--- START OF PROVIDED ENTRIES ---

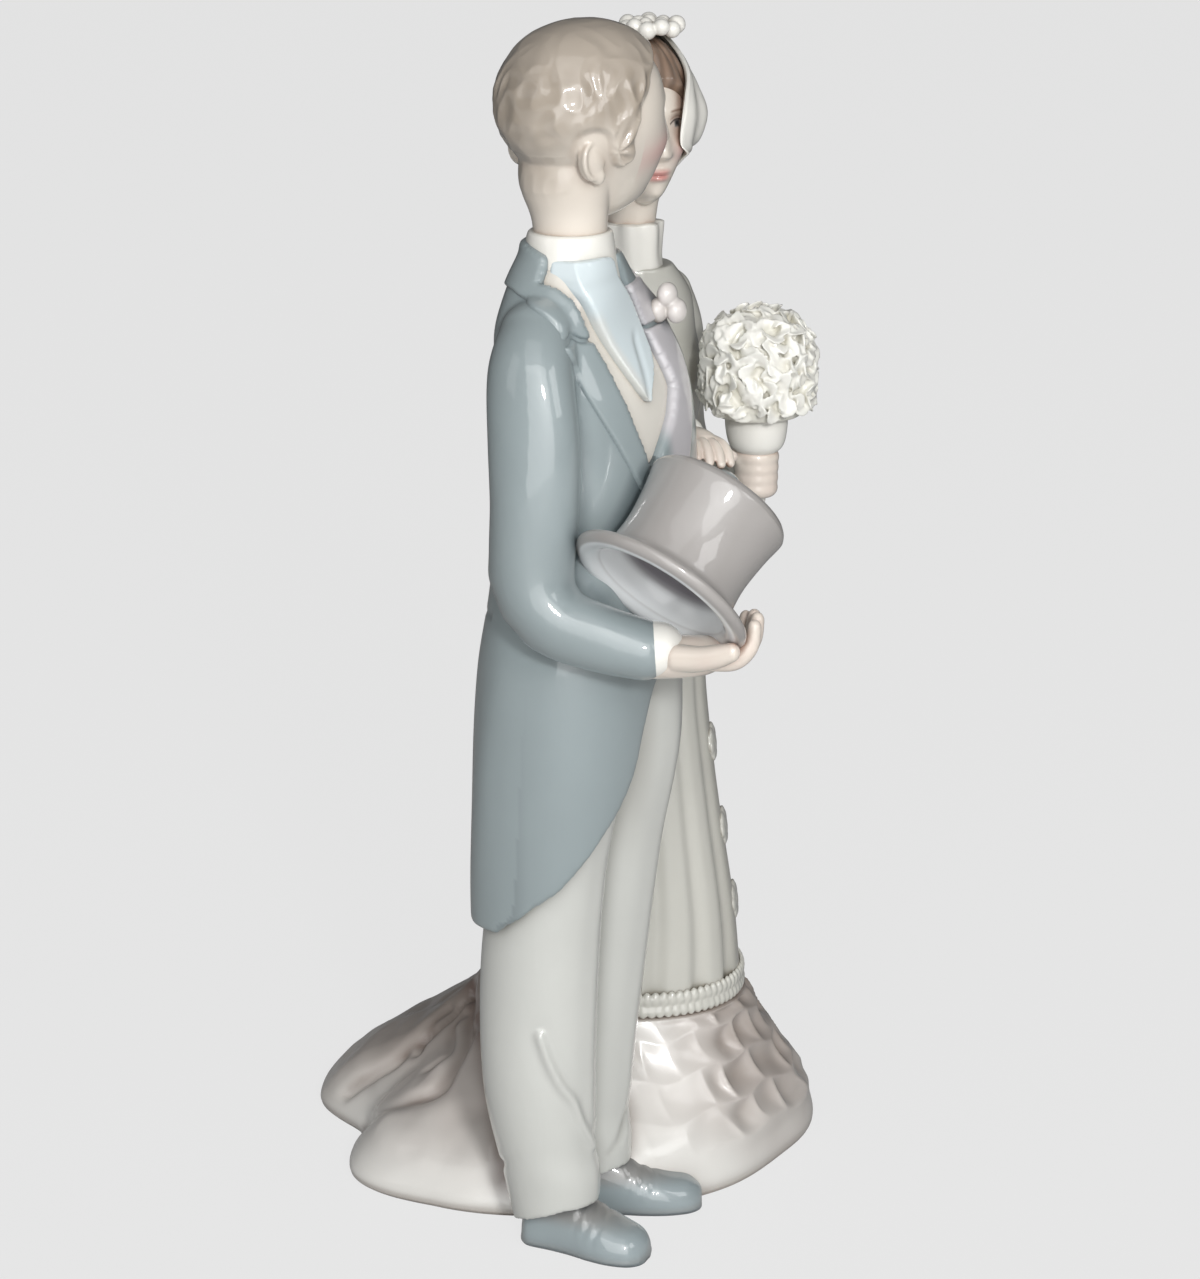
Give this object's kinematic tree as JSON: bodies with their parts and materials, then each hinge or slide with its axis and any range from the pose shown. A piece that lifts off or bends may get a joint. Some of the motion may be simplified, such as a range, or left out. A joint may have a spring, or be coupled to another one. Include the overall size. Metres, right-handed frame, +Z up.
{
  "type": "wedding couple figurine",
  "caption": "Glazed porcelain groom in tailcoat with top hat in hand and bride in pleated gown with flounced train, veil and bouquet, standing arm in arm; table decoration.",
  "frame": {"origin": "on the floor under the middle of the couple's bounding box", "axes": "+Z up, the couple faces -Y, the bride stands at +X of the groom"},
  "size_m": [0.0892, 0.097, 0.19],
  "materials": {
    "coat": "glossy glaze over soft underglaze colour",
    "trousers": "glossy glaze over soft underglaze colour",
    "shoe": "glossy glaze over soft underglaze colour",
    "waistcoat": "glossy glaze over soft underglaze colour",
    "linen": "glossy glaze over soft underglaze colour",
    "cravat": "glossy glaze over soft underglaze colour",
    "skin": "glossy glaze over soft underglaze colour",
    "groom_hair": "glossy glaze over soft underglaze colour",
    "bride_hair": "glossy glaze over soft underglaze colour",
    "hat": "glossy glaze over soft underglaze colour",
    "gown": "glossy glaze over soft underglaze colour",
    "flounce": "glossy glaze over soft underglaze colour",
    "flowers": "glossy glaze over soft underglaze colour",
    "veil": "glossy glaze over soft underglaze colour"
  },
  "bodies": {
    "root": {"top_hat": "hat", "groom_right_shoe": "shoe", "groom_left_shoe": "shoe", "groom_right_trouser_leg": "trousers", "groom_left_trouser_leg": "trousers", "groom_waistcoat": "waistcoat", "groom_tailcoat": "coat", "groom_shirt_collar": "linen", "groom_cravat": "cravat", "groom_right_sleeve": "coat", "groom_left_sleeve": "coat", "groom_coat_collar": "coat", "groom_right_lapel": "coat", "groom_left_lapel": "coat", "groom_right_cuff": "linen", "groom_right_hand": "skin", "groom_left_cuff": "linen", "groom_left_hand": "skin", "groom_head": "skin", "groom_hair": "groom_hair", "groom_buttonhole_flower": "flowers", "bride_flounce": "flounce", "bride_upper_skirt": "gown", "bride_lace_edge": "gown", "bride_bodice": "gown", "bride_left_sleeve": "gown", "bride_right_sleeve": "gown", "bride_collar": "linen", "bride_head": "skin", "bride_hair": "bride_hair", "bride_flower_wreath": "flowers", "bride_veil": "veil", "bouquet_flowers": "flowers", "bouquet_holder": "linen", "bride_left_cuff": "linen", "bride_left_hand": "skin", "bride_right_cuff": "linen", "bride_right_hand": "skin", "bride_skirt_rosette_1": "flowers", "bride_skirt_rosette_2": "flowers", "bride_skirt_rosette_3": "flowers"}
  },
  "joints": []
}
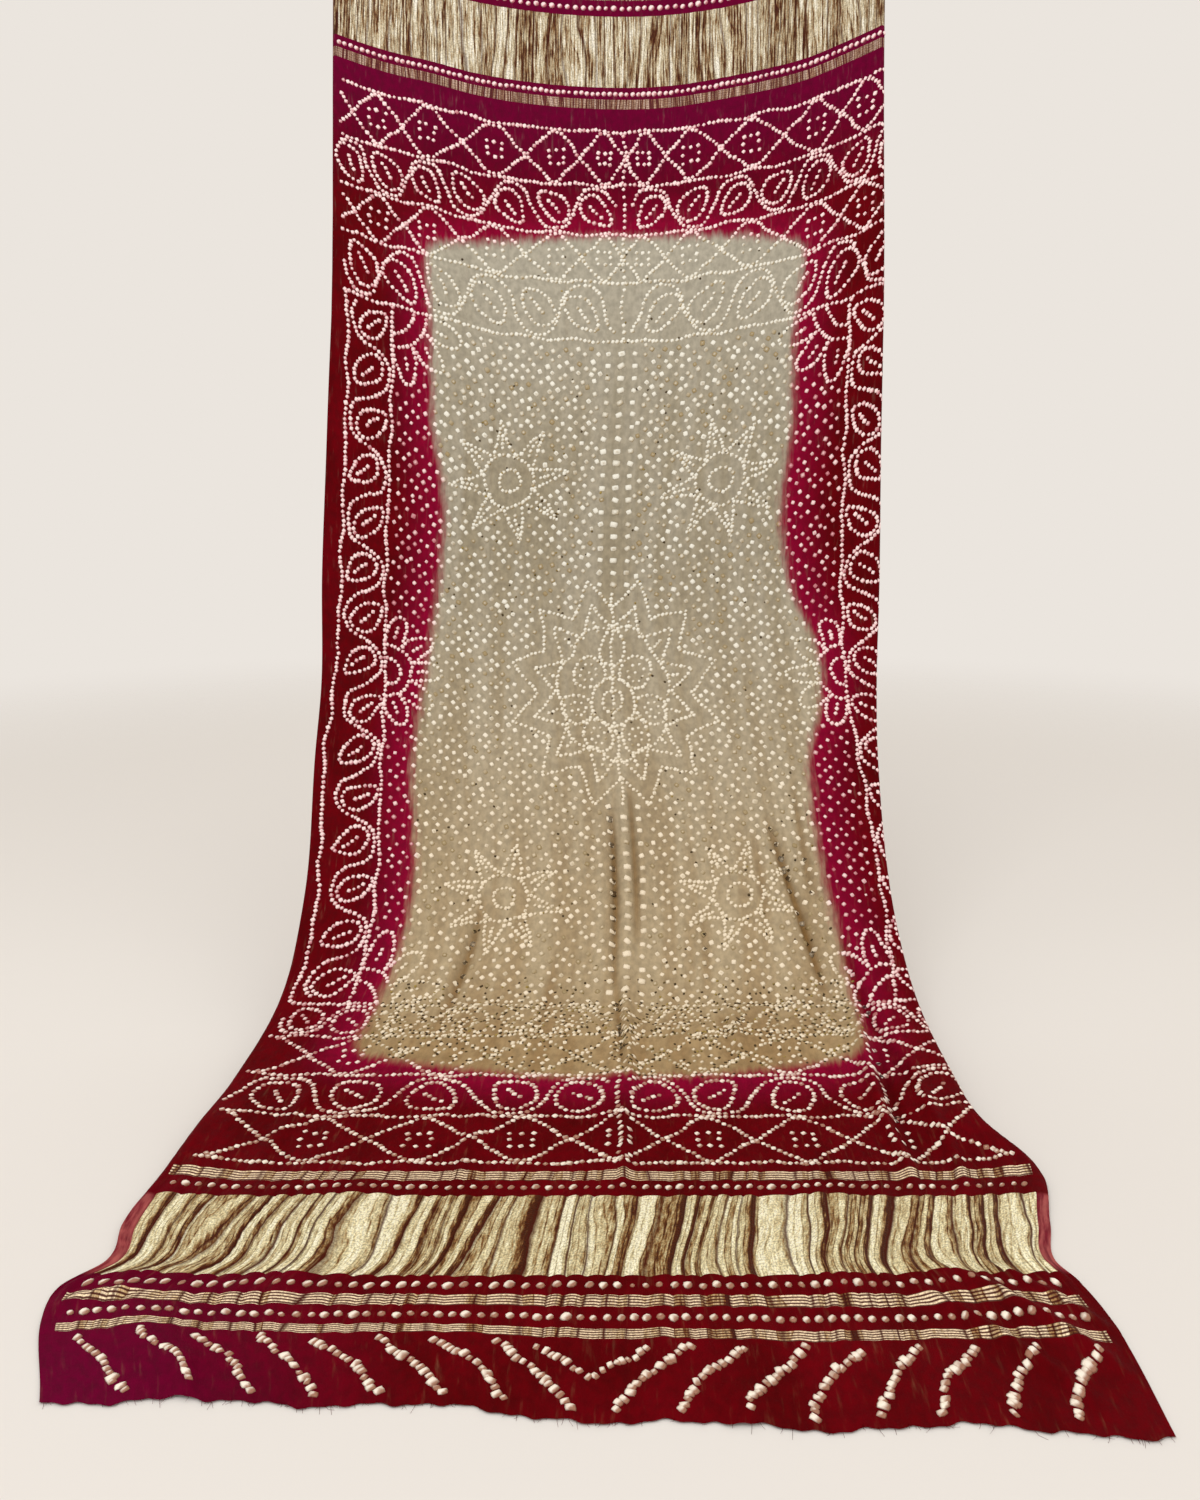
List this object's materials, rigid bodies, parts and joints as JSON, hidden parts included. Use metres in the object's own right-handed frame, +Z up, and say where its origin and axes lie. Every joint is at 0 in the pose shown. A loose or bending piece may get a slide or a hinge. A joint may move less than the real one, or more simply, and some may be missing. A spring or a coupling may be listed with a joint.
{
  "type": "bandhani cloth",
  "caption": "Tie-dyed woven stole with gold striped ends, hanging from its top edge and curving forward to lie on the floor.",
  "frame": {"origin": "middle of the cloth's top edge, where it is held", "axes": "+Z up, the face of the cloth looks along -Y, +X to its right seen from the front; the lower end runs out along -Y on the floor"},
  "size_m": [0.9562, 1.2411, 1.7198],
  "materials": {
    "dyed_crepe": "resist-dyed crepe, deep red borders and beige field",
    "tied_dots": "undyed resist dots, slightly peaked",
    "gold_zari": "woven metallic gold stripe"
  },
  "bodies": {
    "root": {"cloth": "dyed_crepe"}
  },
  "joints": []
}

--- END OF PROVIDED ENTRIES ---

Exactly as shown above, return every record.

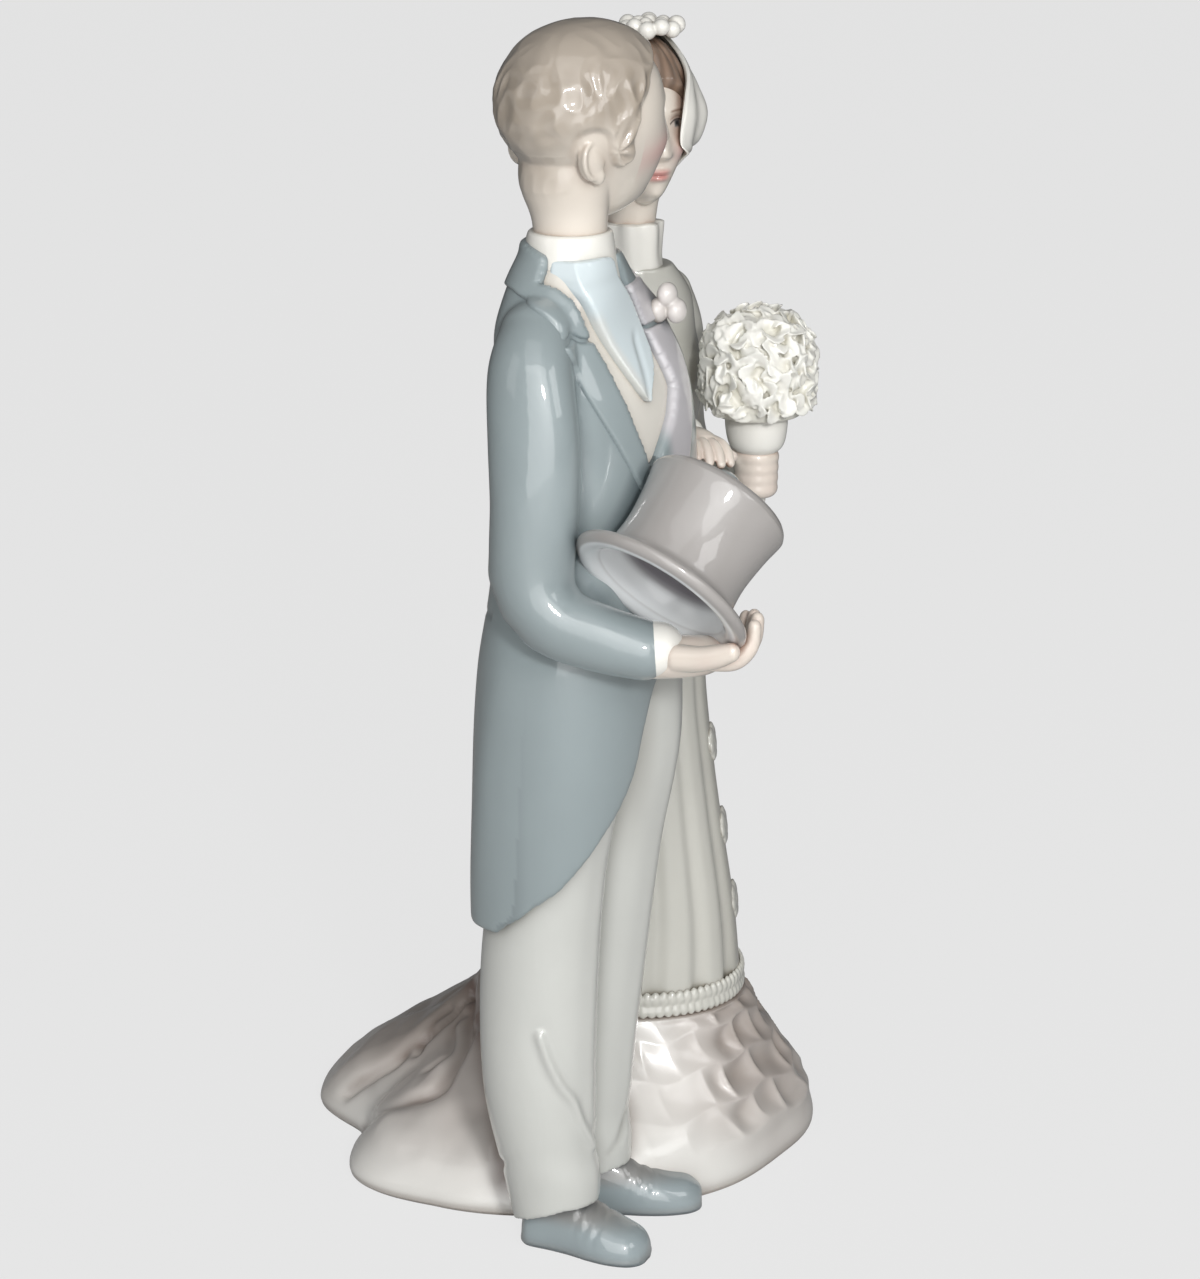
Give this object's kinematic tree as JSON: bodies with their parts and materials, then each hinge or slide with its axis and any range from the pose shown. A piece that lifts off or bends may get a joint. Some of the motion may be simplified, such as a range, or left out. A joint may have a spring, or be coupled to another one. Include the overall size. Metres, right-handed frame, +Z up.
{
  "type": "wedding couple figurine",
  "caption": "Glazed porcelain groom in tailcoat with top hat in hand and bride in pleated gown with flounced train, veil and bouquet, standing arm in arm; table decoration.",
  "frame": {"origin": "on the floor under the middle of the couple's bounding box", "axes": "+Z up, the couple faces -Y, the bride stands at +X of the groom"},
  "size_m": [0.0892, 0.097, 0.19],
  "materials": {
    "coat": "glossy glaze over soft underglaze colour",
    "trousers": "glossy glaze over soft underglaze colour",
    "shoe": "glossy glaze over soft underglaze colour",
    "waistcoat": "glossy glaze over soft underglaze colour",
    "linen": "glossy glaze over soft underglaze colour",
    "cravat": "glossy glaze over soft underglaze colour",
    "skin": "glossy glaze over soft underglaze colour",
    "groom_hair": "glossy glaze over soft underglaze colour",
    "bride_hair": "glossy glaze over soft underglaze colour",
    "hat": "glossy glaze over soft underglaze colour",
    "gown": "glossy glaze over soft underglaze colour",
    "flounce": "glossy glaze over soft underglaze colour",
    "flowers": "glossy glaze over soft underglaze colour",
    "veil": "glossy glaze over soft underglaze colour"
  },
  "bodies": {
    "root": {"top_hat": "hat", "groom_right_shoe": "shoe", "groom_left_shoe": "shoe", "groom_right_trouser_leg": "trousers", "groom_left_trouser_leg": "trousers", "groom_waistcoat": "waistcoat", "groom_tailcoat": "coat", "groom_shirt_collar": "linen", "groom_cravat": "cravat", "groom_right_sleeve": "coat", "groom_left_sleeve": "coat", "groom_coat_collar": "coat", "groom_right_lapel": "coat", "groom_left_lapel": "coat", "groom_right_cuff": "linen", "groom_right_hand": "skin", "groom_left_cuff": "linen", "groom_left_hand": "skin", "groom_head": "skin", "groom_hair": "groom_hair", "groom_buttonhole_flower": "flowers", "bride_flounce": "flounce", "bride_upper_skirt": "gown", "bride_lace_edge": "gown", "bride_bodice": "gown", "bride_left_sleeve": "gown", "bride_right_sleeve": "gown", "bride_collar": "linen", "bride_head": "skin", "bride_hair": "bride_hair", "bride_flower_wreath": "flowers", "bride_veil": "veil", "bouquet_flowers": "flowers", "bouquet_holder": "linen", "bride_left_cuff": "linen", "bride_left_hand": "skin", "bride_right_cuff": "linen", "bride_right_hand": "skin", "bride_skirt_rosette_1": "flowers", "bride_skirt_rosette_2": "flowers", "bride_skirt_rosette_3": "flowers"}
  },
  "joints": []
}
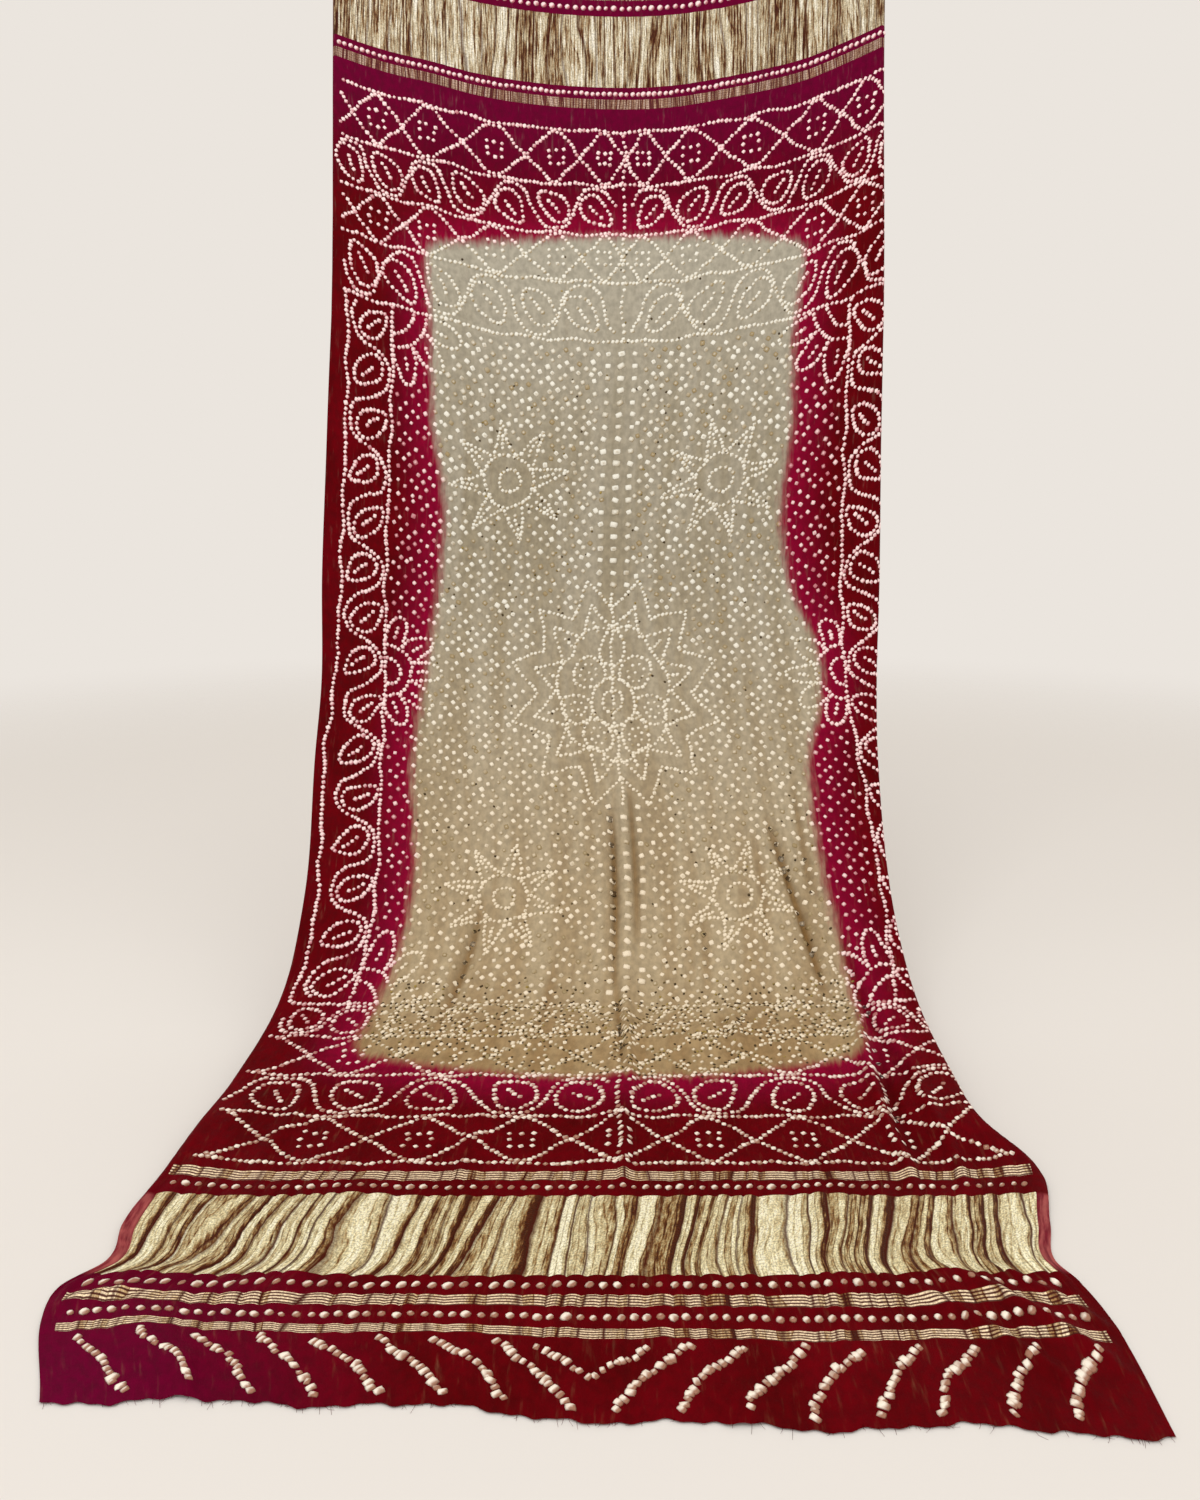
List this object's materials, rigid bodies, parts and joints as JSON, hidden parts included. Use metres in the object's own right-handed frame, +Z up, and say where its origin and axes lie. Every joint is at 0 in the pose shown. A loose or bending piece may get a slide or a hinge. A joint may move less than the real one, or more simply, and some may be missing. A spring or a coupling may be listed with a joint.
{
  "type": "bandhani cloth",
  "caption": "Tie-dyed woven stole with gold striped ends, hanging from its top edge and curving forward to lie on the floor.",
  "frame": {"origin": "middle of the cloth's top edge, where it is held", "axes": "+Z up, the face of the cloth looks along -Y, +X to its right seen from the front; the lower end runs out along -Y on the floor"},
  "size_m": [0.9562, 1.2411, 1.7198],
  "materials": {
    "dyed_crepe": "resist-dyed crepe, deep red borders and beige field",
    "tied_dots": "undyed resist dots, slightly peaked",
    "gold_zari": "woven metallic gold stripe"
  },
  "bodies": {
    "root": {"cloth": "dyed_crepe"}
  },
  "joints": []
}